Then come back to this notebook and try again. (You might have to restart your kernel). 

## Statistical transformations (stat)

In [None]:
# add statistical transformations
(ggplot(midwest,aes('percollege','percprof',color = 'state'))
+geom_point()
+facet_wrap('state')
+stat_smooth()).draw()

In [None]:
# Using stats with bars (continuous)
(ggplot(midwest,aes('percollege'))
 +geom_bar()
 +stat_bin(bins = 20)).draw()

In [None]:
# Using stats with bars (discrete)
(ggplot(midwest,aes('state'))
 +geom_bar()
 +stat_count()).draw()

In [None]:
# Since stats get paired with specific geoms, can place them together
(ggplot(midwest,aes('percollege'))
+stat_bin(geom = 'bar',bins = 20)).draw()

In [None]:
# Using stats with bars
(ggplot(midwest,aes(x='state',y='poptotal'))
 + geom_bar(stat='summary', fun_y=np.mean)).draw()

In [None]:
# check what the above plot is doing 
midwest.groupby('state')['poptotal'].mean()
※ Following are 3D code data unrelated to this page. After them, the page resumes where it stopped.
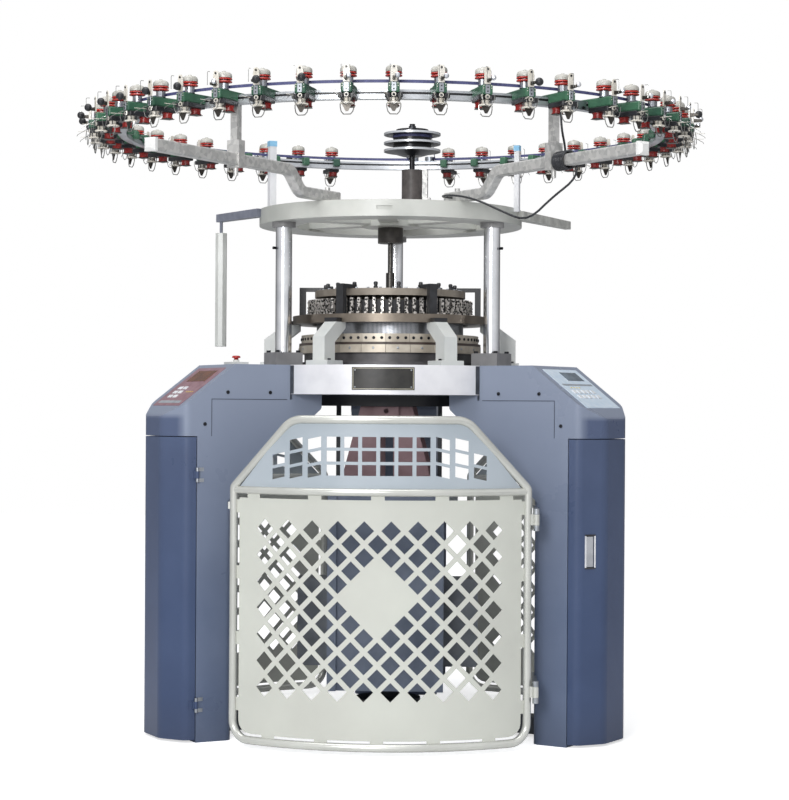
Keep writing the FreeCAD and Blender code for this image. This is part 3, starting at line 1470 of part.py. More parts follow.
pivot = rod(pivot_radius, 0, 0, floor_hub_top - 49, side_plate_low - 16)
save("take_down_cage", [turned(fused([cage, pivot]), yaw)])
panels = all_round(fused([panel] + bars), [yaw, yaw + 180])
save("take_down_hangers", frame_parts + panels)
side_cover = block(
    -70, 70, end_plate_outer, side_plate_outer, side_plate_low + 60, side_plate_high - 70)
save("take_down_gearboxes", all_round(side_cover, [yaw, yaw + 180]))

roller_names = ["draw_roller_front", "draw_roller_back", "cloth_roller"]
roller_radii = [draw_roller_radius, draw_roller_radius, cloth_roller_radius]
for name, radius, axis in zip(roller_names, roller_radii, roller_axes):
    forward, height = axis
    drum_part = Part.makeCylinder(
        radius, 2 * roller_half_length, V(forward, -roller_half_length, height), V(0, 1, 0))
    pin_part = Part.makeCylinder(
        roller_pin_radius, 2 * end_plate_outer - 2, V(forward, 1 - end_plate_outer, height), V(0, 1, 0))
    roller = fused([drum_part, pin_part])
    save(name, [turned(roller, yaw)])
    print("JOINT roller", name, swing(forward, 0, yaw), height)

# ---------------------------------------------------------------- floor frame and motor
floor_frame = rod(floor_hub_radius, 0, 0, 0, floor_hub_top)
beam = block(0, leg_inner, -floor_beam_half, floor_beam_half, floor_beam_low, floor_beam_top)
floor_frame = floor_frame.fuse(all_round(beam, leg_azimuths))
pivot_hole = rod(pivot_radius + bore_clearance, 0, 0, floor_hub_top - 50, floor_hub_top + 1)
floor_frame = floor_frame.cut(pivot_hole)
save("base_frame", [floor_frame.removeSplitter()])
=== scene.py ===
import bmesh
import bpy
import math
import random
from mathutils import Matrix, Vector


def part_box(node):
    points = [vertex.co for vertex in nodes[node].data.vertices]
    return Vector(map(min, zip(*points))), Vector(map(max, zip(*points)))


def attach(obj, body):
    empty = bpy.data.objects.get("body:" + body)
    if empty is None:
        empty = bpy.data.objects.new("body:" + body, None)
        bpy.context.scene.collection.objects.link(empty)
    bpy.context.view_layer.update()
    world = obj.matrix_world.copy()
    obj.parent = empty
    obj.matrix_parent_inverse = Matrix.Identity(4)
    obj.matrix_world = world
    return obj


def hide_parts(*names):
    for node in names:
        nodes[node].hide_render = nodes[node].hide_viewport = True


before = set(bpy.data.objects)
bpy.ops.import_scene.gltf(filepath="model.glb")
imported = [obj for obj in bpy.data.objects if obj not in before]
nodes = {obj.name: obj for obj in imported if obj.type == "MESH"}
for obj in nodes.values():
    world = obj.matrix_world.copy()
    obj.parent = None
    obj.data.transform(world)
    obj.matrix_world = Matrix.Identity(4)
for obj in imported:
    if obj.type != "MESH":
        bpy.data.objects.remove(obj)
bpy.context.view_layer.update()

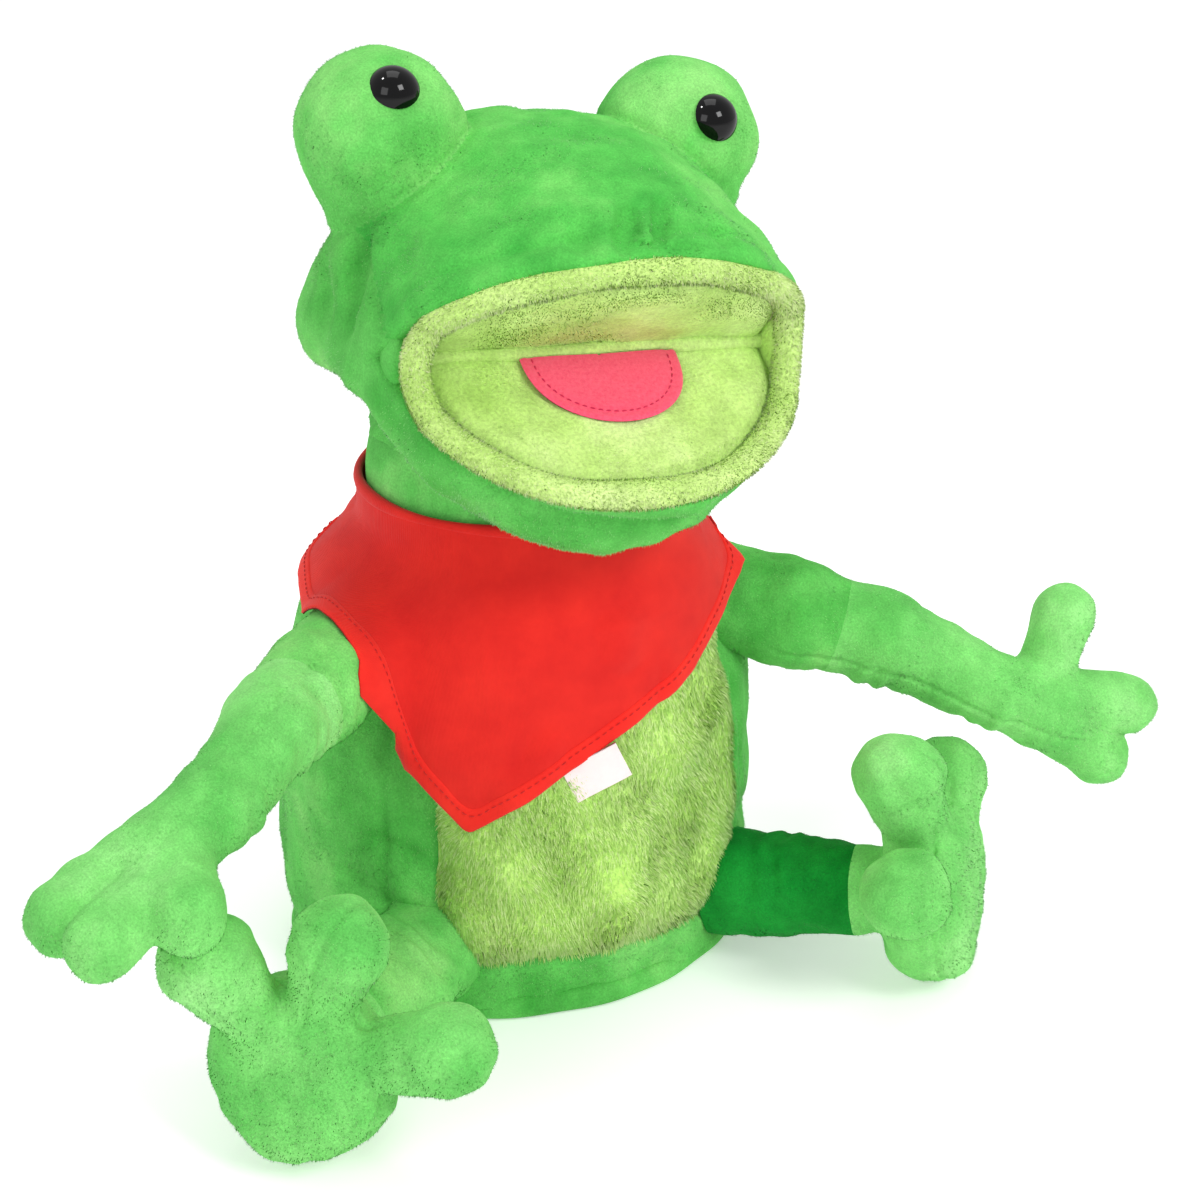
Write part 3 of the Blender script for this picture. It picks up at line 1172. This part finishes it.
def make_bandana_hem():
    """The turned and topstitched hem along the bandana's free edges, and its stitches."""
    grid = CLOTH.reshape(CLOTH_ROWS, CLOTH_COLUMNS, 3)
    out = CLOTH_NORMALS.reshape(CLOTH_ROWS, CLOTH_COLUMNS, 3)
    hanging = np.where(CLOTH_RUN > CLOTH_RUN.min() + 6)[0]
    edge = grid[-1]
    run = np.roll(edge, -3, 0) - np.roll(edge, 3, 0)
    flatness = length(run[:, :2]) / length(run)
    widths = 6.0 / np.clip(flatness, 0.55, 1)
    widths = np.convolve(np.pad(widths, 4, mode="wrap"), np.ones(9) / 9, mode="valid")
    depths = np.array([0.0, 0.0, 0.12, 0.3, 0.5, 0.7, 0.88, 0.97, 1.0])
    lifts = np.array([-0.3, 0.35, 0.6, 0.62, 0.6, 0.6, 0.5, 0.3, 0.02])
    rows, normals = [], []
    for depth, lift in zip(depths, lifts):
        place = (CLOTH_ROWS - 1) * (1 - depth * widths / np.maximum(CLOTH_RUN, 12.0))
        low = np.clip(place.astype(int), 0, CLOTH_ROWS - 2)
        share = (place - low)[:, None]
        column = np.arange(CLOTH_COLUMNS)
        normal = out[low, column] * (1 - share) + out[low + 1, column] * share
        row = grid[low, column] * (1 - share) + grid[low + 1, column] * share + lift * normal
        rows.append(row[hanging])
        normals.append(normal[hanging])
    rows, normals = np.array(rows), np.array(normals)
    faces = grid_faces(*rows.shape[:2])
    surface = turned_towards(rows.reshape(-1, 3), faces, normals.reshape(-1, 3))
    hem = shell_object("bandana_hem", surface, HEM_RED, 0.4)
    line, upward = rows[HEM_STITCH_ROW], normals[HEM_STITCH_ROW]
    along = np.gradient(line, axis=0)
    along /= length(along)[:, None]
    stitches = make_stitches("bandana_stitches", line, upward, along, 2.6, THREAD)
    return [settle(part, "torso", "red_cotton") for part in (hem, stitches)]


def make_stitches(name, line, normal, along, pitch, material):
    """A row of short raised stitches along a line."""
    span = np.concatenate([[0], np.cumsum(length(np.diff(line, axis=0)))])
    places = np.arange(pitch / 2, span[-1], pitch)
    centre = np.stack([np.interp(places, span, line[:, k]) for k in range(3)], -1)
    up = np.stack([np.interp(places, span, normal[:, k]) for k in range(3)], -1)
    run = np.stack([np.interp(places, span, along[:, k]) for k in range(3)], -1)
    up /= length(up)[:, None]
    run /= length(run)[:, None]
    side = np.cross(up, run)
    t = np.linspace(-1, 1, 7)
    turn = np.linspace(0, 2 * np.pi, 6, endpoint=False)
    body = []
    for share in t:
        radius = 0.22 * math.sqrt(max(1 - share**2, 0.02))
        middle = centre + run * share * pitch * 0.36 + up * (0.25 - 0.30 * share**2)
        ring = np.cos(turn)[:, None] * side[:, None] + np.sin(turn)[:, None] * up[:, None]
        body.append(middle[:, None] + radius * ring)
    body = np.stack(body, 1)
    count = len(centre)
    one = grid_faces(len(t), len(turn), wrap=True)
    faces = (one[None] + (np.arange(count) * len(t) * len(turn))[:, None, None]).reshape(-1, 4)
    return mesh_object(name, body.reshape(-1, 3), faces, [material])


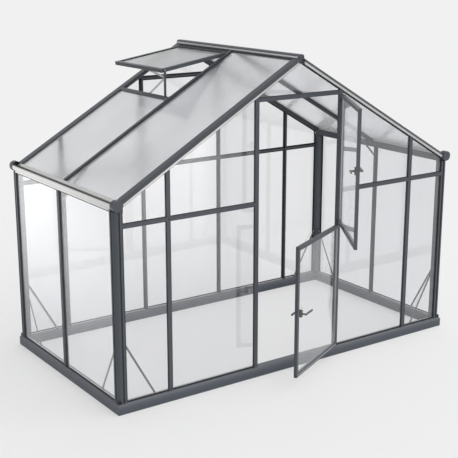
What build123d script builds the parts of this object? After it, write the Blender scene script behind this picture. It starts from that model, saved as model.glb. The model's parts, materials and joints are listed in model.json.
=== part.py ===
"""A small free-standing glass greenhouse on an aluminium base frame.

Millimetres, +Z up.  The origin is on the ground under the threshold, in the middle of the base
frame's front rail.  The gable with the door faces -Y and the gutters run along Y.  Each piece is
drawn about the middle of the house and set in place as it is saved.  Both leaves stand open.
"""
from build123d import *
from math import atan2, cos, degrees, radians, sin, tan
import os

# ---- driving dimensions: base frame ----
base_width = 2992.0          # across the gable, outside to outside
base_depth = 1584.0          # along the gutters, outside to outside
base_height = 72.0
base_rail = 56.0             # width of the base profile, seen from above
base_round = 16.0            # round on its outer top edge
wall_setback = 9.0           # from the base's outer face to the wall's outer face

# ---- walls: posts, glazing bars and glass ----
wall_depth = 32.0            # from the outer face of a bar's cap to the inner face of its web
post_size = 60.0             # side of a corner post
post_round = 32.0            # round on a post's outer corner
post_groove = 12.0           # width of the groove beside the rounded corner
post_groove_depth = 9.0
bar_width = 30.0             # cap of a wall bar
cap_depth = 10.0             # thickness of that cap
web_width = 12.0             # web behind the cap
glass_thickness = 4.0
jamb_offset = 370.0          # middle of a door jamb from the middle of the gable
mullion_offset = 1083.0      # middle of an outer mullion from the middle of the gable
transom_drop = 138.0         # middle of the transoms below the gutters' middle
header_drop = 266.0          # middle of the header over the door below the ridge
rail_height = 28.0           # cap of a transom or header
middle_bar_offset = 18.0     # bars between the panes of a side wall or slope, behind its middle

# ---- roof ----
roof_pitch = 30.0
gutter_inset = 34.0          # middle of a gutter from the base's outer face
eave_height = 1415.0         # middle of a gutter above the ground
gutter_radius = 34.0
gutter_wall = 4.0
gutter_rim = 15.0            # outer rim of the trough above the gutter's middle
end_cap_radius = 37.5
end_cap_thickness = 6.0
end_cap_sleeve = 36.0        # how far a cap reaches over the gutter's end
roof_pane_thickness = 6.0
pane_flange = 8.0            # ledge under the panes' lower edges, beyond the gutter
pane_flange_thickness = 6.0
drip_start = 14.0            # drip strip's lower edge, up the slope from the gutter's middle
drip_thickness = 2.0
drip_lip = 6.0               # strip's turned-down edge below the panes' top face
rafter_width = 74.0          # cap of a gable rafter
rafter_rise = 7.0            # top of that cap above the panes' top face
rafter_cap_drop = 13.0       # its underside below them
rafter_outer_round = 18.0
rafter_inner_round = 8.0
rafter_grip = 8.0            # how far a pane stands in the side of the cap
rafter_web_start = 19.0      # from the rafter's outer face to its web
rafter_web_end = 56.0
rafter_drop = 27.0           # foot of the rafter below the panes' top face
strip_inset = 2.0            # bare strip behind the rafter's outer face
roof_bar_width = 26.0
roof_bar_rise = 8.0
roof_bar_cap_drop = 13.0
roof_bar_drop = 30.0
ridge_half = 27.0            # half the width of the ridge
ridge_inset = 20.0           # from the gable's outermost face to the ridge's end
ridge_foot_drop = 34.0       # foot of the ridge beam below the slopes' meeting line
ridge_shoulder_rise = 6.0    # ridge cap's foot above that line
ridge_rise = 20.0            # ridge's top above it
ridge_crown_half = 13.0      # half the width of the flat on top
ridge_cap_flank = 5.0        # height of the cap's upright flank
ridge_cap_round = 5.0
ridge_strip_height = 11.0    # bare strip on the side of the ridge
ridge_strip_thickness = 2.0
ridge_end_drop = 16.0        # foot of an end cap below the slopes' meeting line
glazing_gap = 2.0            # beside a pane, where its edge stands in a bar
seat_gap = 0.3               # where a piece rests against a round one

# ---- roof vent, propped open ----
vent_sill_offset = 574.0     # middle of its sill from the middle of the house
vent_length = 600.0          # sash, down the slope
vent_side_gap = 2.0          # between the sash and the bar or rafter beside it
vent_open = 20.9             # degrees above the roof
vent_rail = 26.0
vent_rail_rise = 8.0         # the sash's frame above its hinge's middle
vent_rail_drop = 18.0
vent_hinge_radius = 6.0
vent_hinge_rise = 6.0        # hinge's middle above the foot of the ridge beam
sill_width = 30.0
sill_rise = 8.0
opener_width = 14.0
opener_thickness = 5.0
opener_offset = 330.0        # along the gutter from the middle of the house
opener_elbow = 198.0         # elbow up the slope from the sill
opener_elbow_rise = 18.0     # elbow above the panes
opener_sash_inset = 13.0     # upper end of the opener from the sash's free edge
stay_width = 18.0
stay_thickness = 5.0
stay_inset = 26.0            # middle of the stay from the sash's free edge
stay_end = 6.0               # how far it runs past its pin
stay_pin_radius = 4.0

# ---- door leaves ----
leaf_gap = 7.0               # between the wall's outer face and the back of a closed leaf
leaf_depth = 22.0
leaf_rail = 27.0
leaf_overlap = 5.0           # a closed leaf over the jamb
hinge_reach = 6.0            # from the hinge axis to the edge of a leaf
leaf_foot_height = 90.0
leaf_split_height = 1039.0   # middle of the gap between the two leaves
leaf_split_gap = 6.0
leaf_top_drop = 9.0          # top of the upper leaf below the header's middle
lower_open = 26.5            # degrees from closed, at rest
upper_open = 57.7
pin_radius = 3.0
pin_clearance = 0.3
knuckle_radius = 5.5
knuckle_length = 26.0
bracket_width = 8.0
bracket_height = 14.0
knuckle_gap = 0.5
hinge_inset = 14.0           # hinge from the end of its leaf
handle_reach = 652.0         # spindle from the hinge axis
lower_handle_rise = 452.0    # spindle above the foot of the leaf
upper_handle_rise = 520.0
plate_width = 24.0
plate_height = 54.0
plate_depth = 9.0
plate_round = 9.6
stem_radius = 6.0
stem_length = 26.0
lever_height = 13.0
lever_depth = 8.0
outer_lever = 105.0          # towards the hinge
inner_lever = 60.0           # towards the free edge, short of the jamb

# ---- braces ----
brace_width = 14.0
brace_thickness = 4.0
brace_rise = 420.0           # up the post from the base
brace_run = 235.0            # along the base from the post
knee_drop = 120.0            # a knee brace's foot below the gutter's middle
knee_run = 185.0             # how far it reaches into the house

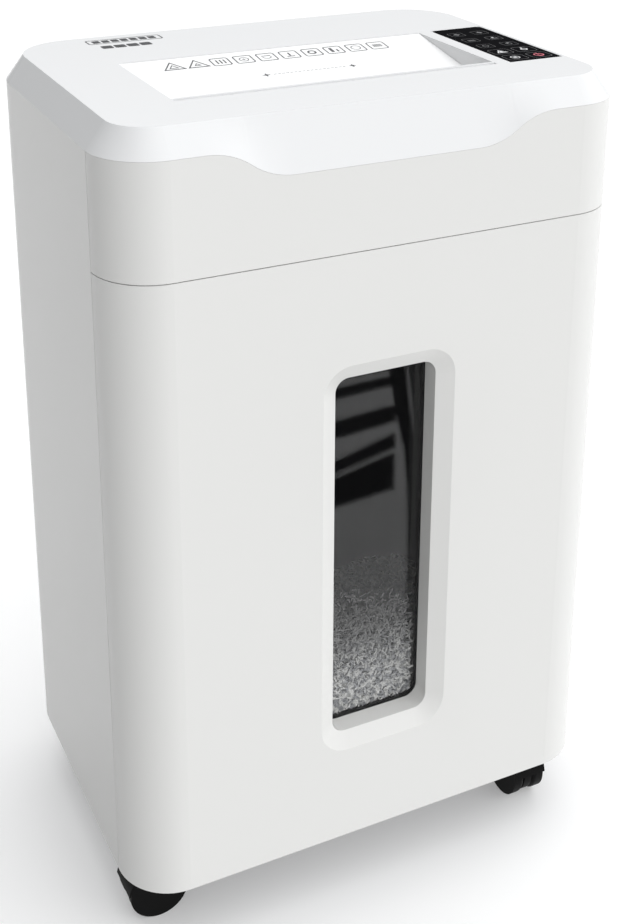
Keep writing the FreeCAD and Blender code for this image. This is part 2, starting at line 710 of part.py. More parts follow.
second_axis_y = rear_axis_y + (d.final_teeth + d.pinion_teeth) * d.final_module / 2 \
    + d.mesh_backlash
first_axis_y = second_axis_y + (d.second_wheel_teeth + d.pinion_teeth) * d.second_module / 2 \
    + d.mesh_backlash
motor_axis_y = first_axis_y + (d.first_wheel_teeth + d.pinion_teeth) * d.first_module / 2 \
    + d.mesh_backlash
LAYERS = (120.5, 130.5, 140.5)


def make_gears():
    """Two equal gears keep the cutters in step; three stages bring the motor's speed down."""
    sync_module = (d.shaft_spacing - d.mesh_backlash) / d.sync_teeth
    for node, y, faces_back in (("front_sync_gear", front_axis_y, False),
                                ("rear_sync_gear", rear_axis_y, True)):
        keep(node, feature(node, gear(d.sync_teeth, sync_module, -130, y,
                                      d.journal_radius, faces_back)))
    keep("final_gear", feature("final_gear", gear(d.final_teeth, d.final_module, LAYERS[2],
                                                  rear_axis_y, 7, False)))
    bore = d.pin_radius + d.running_gap
    width = float(d.gear_width)
    second = gear(d.second_wheel_teeth, d.second_module, LAYERS[1], second_axis_y, bore, False)
    pinion = gear(d.pinion_teeth, d.final_module, LAYERS[2], second_axis_y, bore, True)
    hub = ring_on_x(6, bore, 118.4, LAYERS[1], second_axis_y)
    neck = ring_on_x(6, bore, LAYERS[1] + width, LAYERS[2], second_axis_y)
    keep("second_gear", feature("second_gear", second.multiFuse([pinion, hub, neck])))
    first = gear(d.first_wheel_teeth, d.first_module, LAYERS[0], first_axis_y, bore, False)
    pinion = gear(d.pinion_teeth, d.second_module, LAYERS[1], first_axis_y, bore, True)
    hub = ring_on_x(6, bore, LAYERS[1] + width, 151.6, first_axis_y)
    neck = ring_on_x(6, bore, LAYERS[0] + width, LAYERS[1], first_axis_y)
    keep("first_gear", feature("first_gear", first.multiFuse([pinion, hub, neck])))
    keep("motor_pinion", feature("motor_pinion", gear(
        d.pinion_teeth, d.first_module, LAYERS[0], motor_axis_y, d.motor_shaft_radius, True)))

    pins = [rod(f"gear_pin_{number}", d.pin_radius, (d.frame_half, y, d.axis_height),
                155 - d.frame_half, "x")
            for number, y in enumerate((first_axis_y, second_axis_y), start=1)]
    keep("gear_pins", group("gear_pins", *pins))
    blank = box("gear_plate_blank", (152, front_axis_y - 3, 478), (155, motor_axis_y + 20, 528))
    holes = [rod(f"gear_plate_pin_{number}", d.pin_radius, (152, y, d.axis_height), 3, "x")
             for number, y in enumerate((first_axis_y, second_axis_y), start=1)]
    holes.append(rod("gear_plate_bearing", 5 + d.running_gap,
                     (152, rear_axis_y, d.axis_height), 3, "x"))
    keep("gear_plate", cut("gear_plate", blank, *holes))
    posts = [rod(f"gear_post_{number}", 3, (frame_outer, y, z), 152 - frame_outer, "x")
             for number, (y, z) in enumerate(((front_axis_y + 4, 486), (motor_axis_y + 14, 488)), 1)]
    keep("gear_plate_posts", group("gear_plate_posts", *posts))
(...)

## Layer-specific mappings

In [None]:
# Use different aesthetics for different parts of graphic
(ggplot(midwest,aes('percollege','percprof', color = 'state'))
+geom_point()
+stat_smooth()).draw()

In [None]:
(ggplot(midwest,aes('percollege','percprof'))
+geom_point(aes(color = 'state'))
+stat_smooth()).draw()

In [None]:
# Use different aesthetics for different parts of graphic
(ggplot(midwest,aes('percollege','percprof', color = 'state'))
+geom_point()
+facet_wrap('state')
+stat_smooth()).draw()

In [None]:
# Use different aesthetics for different parts of graphic
(ggplot(midwest,aes('percollege','percprof'))
+geom_point(aes(color = 'state'))
+facet_wrap('state')
+stat_smooth()).draw()

## Themes
There are several things we can adjust about the figure that don't fall into the specific grammar of graphics components. These often fall into the `theme` category. For example, the graph below shows how we can adjust the angle of the x-tick labels and the size of the axis labels. See the documentation for other options.

In [None]:
(ggplot(midwest, aes(x='percollege'))
+geom_histogram()
+ggtitle('Distribution of College Graduates')
+theme(axis_text_x  = element_text(angle = 45, hjust = 1),
      axis_title_x = element_text(size = 18),
      axis_title_y = element_text(size = 18),
      plot_title = element_text(size = 20))).draw()

## Activity

The `plotnine` module has several has a dataset called `diamonds`, a dataset containing the prices and other attributes of almost 54,000 diamonds.

In [None]:
diamonds.head()

1. Use plotnine to recreate this figure.

![Diamonds Plot](diamonds_plot.png)

In [None]:
# Your code here


2. According to the principles of data visualization, what is wrong with the graph below? Adjust the ggplot so that it aligns with the principles of data visualization.  

In [None]:
(ggplot(diamonds, aes(x='x',y='y'))
       +geom_line()).draw()

3. According to the principles of data visualization, what is wrong with the graph below? Adjust the matplotlib graph, or create a ggplot so that it aligns with the principles of data visualization.  

In [None]:
ideal = diamonds[diamonds.cut == 'Ideal']
prem = diamonds[diamonds.cut == 'Premium']
good = diamonds[diamonds.cut == 'Good']
vgood = diamonds[diamonds.cut == 'Very Good']
fair = diamonds[diamonds.cut == 'Fair']

plt.plot('carat','price','r.',data = ideal)
plt.plot('carat','price','m.',data = prem)
plt.plot('carat','price','y.',data = good)
plt.plot('carat','price','w.',data = vgood)
plt.plot('carat','price','k.',data = fair)
plt.show()

4. According to the principles of data visualization, what is wrong with the graph below? Adjust the ggplot so that it aligns with the principles of data visualization.  

In [None]:
avg_price = diamonds.groupby('clarity').price.mean().reset_index()
(ggplot(avg_price,aes(x='clarity',y='price',fill = 'clarity')) 
 + geom_bar(stat='identity',color='r')
 + geom_text(label=avg_price.clarity)
 + theme_classic()).draw()